- Exodus 16:8
“But Jesus, knowing in himself that his disciples were grumbling about this, said to them, ‘Do you take offense at this?’”
- John 6:61
“Do not grumble against one another, brothers, so that you may not be judged; behold, the Judge is standing at the door.”
- James 5:9
“Murmuring is but as smoke of the fire: there is first a smoke and smouldering before the flame breaks forth; and so before open rebellion in a kingdom there is first a smoke of murmuring, and then it breaks forth into open rebellion. But because it has the seeds of rebellion, it is accounted before the Lord to be rebellion.”
- Jeremiah Burroughs, The Rare Jewel of Christian Contentment, p. 140
“Grumbling may seem like a little thing—a little sin—but I would like to propose to you that grumbling is a pollutant in the waters of your heart. It will kill life.”
– Paul Tripp, JBC, #18, “Grumbling, A Look at a ‘Little’ Sin”, p. 48
“Jesus answered them, ‘Do not grumble among yourselves.’”
- John 6:43
Dear Christ Our Redeemer Family and Friends,
I am more familiar with some sins than others. If there were an Olympic medal given for grumbling and complaining I think would receive the gold. I am more aware of this sin now than I’ve ever been, and when I see it in my own heart and hear it from my own mouth God has been gracious to bring me increased conviction of this sin. Grumbling is like soul cancer. It is like a can of black spraypaint that begins to shade everything around us. Grumbling calls into question the ever-benevolent character of God. The psalmist declares that God’s faithfulness endures forever (Psalm 117:2), but the grumbler takes issue with the psalmist, and then takes issue with God Himself. When I grumble and complain I am indicting the character of God and making a judgment about His all-inclusive and ever-charitable mercies in my life. I am declaring God’s rule insufficient and flawed and then equally I’m declaring my perception of how best to order the world as being superior. This is consummate rebellion and the apex of arrogance.

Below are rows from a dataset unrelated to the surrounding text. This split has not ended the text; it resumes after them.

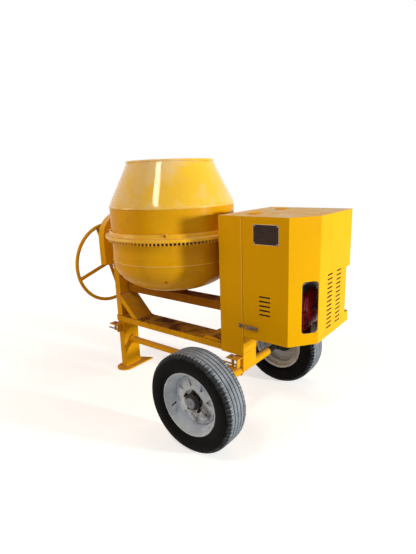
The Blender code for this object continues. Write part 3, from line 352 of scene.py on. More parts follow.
class Effects:
    """All shared effects, each built once."""

    FLOAT = "NodeSocketFloat"

    def __init__(self) -> None:
        """Builds every group."""
        self.tone = self._tone()
        self.dust = self._dust()
        self.cement = self._cement()
        self.edges = self._edges()
        self.streaks = self._streaks()
        self.grain = self._grain()

    def _tone(self) -> Effect:
        """Slow mottling between two colours, with a little fine variation.

        Returns:
            The effect, with a Colour and a Rough to add.
        """
        made = Effect("tone", {"Colour": (0.5, 0.5, 0.5), "Shade": (0.4, 0.4, 0.4), "Scale": 3.0},
                      {"Colour": "NodeSocketColor", "Rough": self.FLOAT})
        graph, given = made.graph, made.given
        place = graph.place()
        broad = graph.noise(place, given["Scale"], 3.0, 0.5, 0.4)
        fine = graph.noise(place, graph.math("MULTIPLY", given["Scale"], 14.0), 5.0, 0.6)
        mixed = graph.math("ADD", graph.math("MULTIPLY", broad, 0.75), graph.math("MULTIPLY", fine, 0.25))
        share = graph.remap(mixed, 0.38, 0.64)
        graph.feed(made.result["Colour"], graph.blend(share, given["Colour"], given["Shade"]))
        graph.feed(made.result["Rough"], graph.remap(fine, 0.3, 0.7, -0.05, 0.08))
        return made

    def _dust(self) -> Effect:
        """Dust that settles on faces that look up, broken by noise, with a thin patchy film everywhere; on
        the cone this film is mostly a painted sheen.

        Returns:
            The effect, with a Mask.
        """
        made = Effect("settled_dust", {"Amount": 0.5, "Film": 0.1, "Scale": 9.0}, {"Mask": self.FLOAT})
        graph, given = made.graph, made.given
        up = graph.parts(graph.node("NewGeometry").outputs["Normal"])[2]
        lying = graph.remap(up, 0.35, 0.95)
        patches = graph.remap(graph.noise(graph.place(), given["Scale"], 5.0, 0.60, 0.5), 0.44, 0.60)
        film = graph.math("MULTIPLY", patches, given["Film"])
        settled = graph.math("MULTIPLY", graph.math("MULTIPLY", lying, given["Amount"]),
                             graph.remap(patches, 0.0, 1.0, 0.45, 1.0))
        graph.feed(made.result["Mask"], graph.math("MAXIMUM", film, settled, clamp=True))
        return made

    def _cement(self) -> Effect:
        """Dried splashes of cement slurry, thickest at one level and fading out at another.

        Returns:
            The effect, with a Mask and a Height.
        """
        made = Effect("cement_splash", {"Amount": 0.5, "Scale": 60.0, "Thick": 0.5, "Clean": 1.2},
                      {"Mask": self.FLOAT, "Height": self.FLOAT})
        graph, given = made.graph, made.given
        place = graph.place()
        level = graph.remap(graph.parts(place)[2], given["Thick"], given["Clean"], 1.0, 0.0)
        reach = graph.math("MULTIPLY", level, given["Amount"])
        cells = graph.node("TexVoronoi", feature="F1", distance="EUCLIDEAN")
        graph.feed(cells.inputs["Vector"], place)
        graph.feed(cells.inputs["Scale"], given["Scale"])
        spots = graph.math("LESS_THAN", cells.outputs["Distance"], graph.math("MULTIPLY", reach, 0.34))
        smears = graph.noise(graph.stretched(place, (9.0, 9.0, 6.0)), 1.6, 8.0, 0.72, 0.5)
        start = graph.math("SUBTRACT", 0.74, graph.math("MULTIPLY", reach, 0.26))
        smear = graph.remap(smears, start, graph.math("ADD", start, 0.09))
        mask = graph.math("MAXIMUM", graph.math("MULTIPLY", spots, 0.85), smear, clamp=True)
        graph.feed(made.result["Mask"], mask)
        crust = graph.remap(graph.noise(place, 240.0, 3.0, 0.6), 0.0, 1.0, 0.5, 1.0)
        graph.feed(made.result["Height"], graph.math("MULTIPLY", mask, crust))
        return made

    def _edges(self) -> Effect:
        """Where an outer edge is rubbed, from how far a rounded normal leaves the true one.

        Returns:
            The effect, with a Mask and the rounded Normal.
        """
        made = Effect("rubbed_edges", {"Amount": 0.5, "Radius": 0.003, "Scale": 45.0},
                      {"Mask": self.FLOAT, "Normal": "NodeSocketVector"})
        graph, given = made.graph, made.given
        rounded = graph.node("Bevel", samples=4)
        graph.feed(rounded.inputs["Radius"], given["Radius"])
        dot = graph.node("VectorMath", operation="DOT_PRODUCT")
        graph.feed(dot.inputs[0], rounded.outputs["Normal"])
        graph.feed(dot.inputs[1], graph.node("NewGeometry").outputs["Normal"])
        turned = graph.math("SUBTRACT", 1.0, dot.outputs["Value"])
        broken = graph.remap(graph.noise(graph.place(), given["Scale"], 6.0, 0.7), 0.42, 0.62)
        worn = graph.math("MULTIPLY", graph.remap(turned, 0.01, 0.14), broken)
        graph.feed(made.result["Mask"], graph.math("MULTIPLY", worn, given["Amount"], clamp=True))
        graph.feed(made.result["Normal"], rounded.outputs["Normal"])
        return made

    def _streaks(self) -> Effect:
        """Long faint runs that water and grime leave down a face.

        Returns:
            The effect, with a Mask.
        """
        made = Effect("runs", {"Amount": 0.5, "Scale": 1.0}, {"Mask": self.FLOAT})
        graph, given = made.graph, made.given
        pulled = graph.stretched(graph.place(), (34.0, 34.0, 2.2))
        lines = graph.remap(graph.noise(pulled, given["Scale"], 4.0, 0.6, 0.15), 0.55, 0.80)
        patch = graph.remap(graph.noise(graph.place(), 3.1, 3.0), 0.40, 0.65)
        faint = graph.math("MULTIPLY", graph.math("MULTIPLY", lines, patch), given["Amount"], clamp=True)
        graph.feed(made.result["Mask"], faint)
        return made

    def _grain(self) -> Effect:
        """Fine surface height: orange peel of sprayed enamel or the grain of a casting.

        Returns:
            The effect, with a Height.
        """
        made = Effect("grain", {"Scale": 300.0, "Coarse": 0.3}, {"Height": self.FLOAT})
        graph, given = made.graph, made.given
        place = graph.place()
        fine = graph.noise(place, given["Scale"], 2.0, 0.5)
        broad = graph.noise(place, graph.math("MULTIPLY", given["Scale"], 0.06), 3.0, 0.5)
        broad = graph.math("MULTIPLY", broad, given["Coarse"])
        graph.feed(made.result["Height"], graph.math("ADD", fine, broad))
        return made


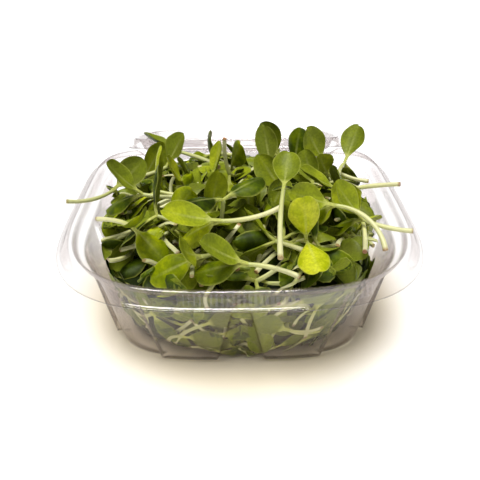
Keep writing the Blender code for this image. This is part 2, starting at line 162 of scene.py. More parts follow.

The orginal Greek word carries the sense of muttering in a low tone. It is as if we voice our complaint just out of earshot. As I looked at different passages about grumbling I noticed a couple of things. 1) Jesus knew that his disciples were grumbling (John 6:61). They may have thought they were out of earshot, but He knew their hearts. He heard their grumbling in spite of their attempts at concealment. This is a sobering realization. And, 2) In both the case of Israel grumbling and the case of the disciples grumbling both instances were preceded by incredible grace and providence. For Israel, they had been been fed manna in the wilderness by an extraordinary act of God and yet they grumbled. And then in similar manner, when Jesus performs a miracle and then begins to discuss Himself being the true manna from heaven, the disciples grumble. Jesus is directing them to the Cross and they complain. What wickedness in the human heart! God shows grace and the sinner grumbles. Dear friends, we need mercy, because God takes this sin seriously. My sin of grumbling required Christ’s death on the Cross.
I’m grateful for increased conviction of this sin and I’m growing to hate my grumbling more and more. May God bring all of us even more conviction about grumbling and may we begin to exchange grumbling for gratitude, not in low tones, but in loud expressions of thankfulness.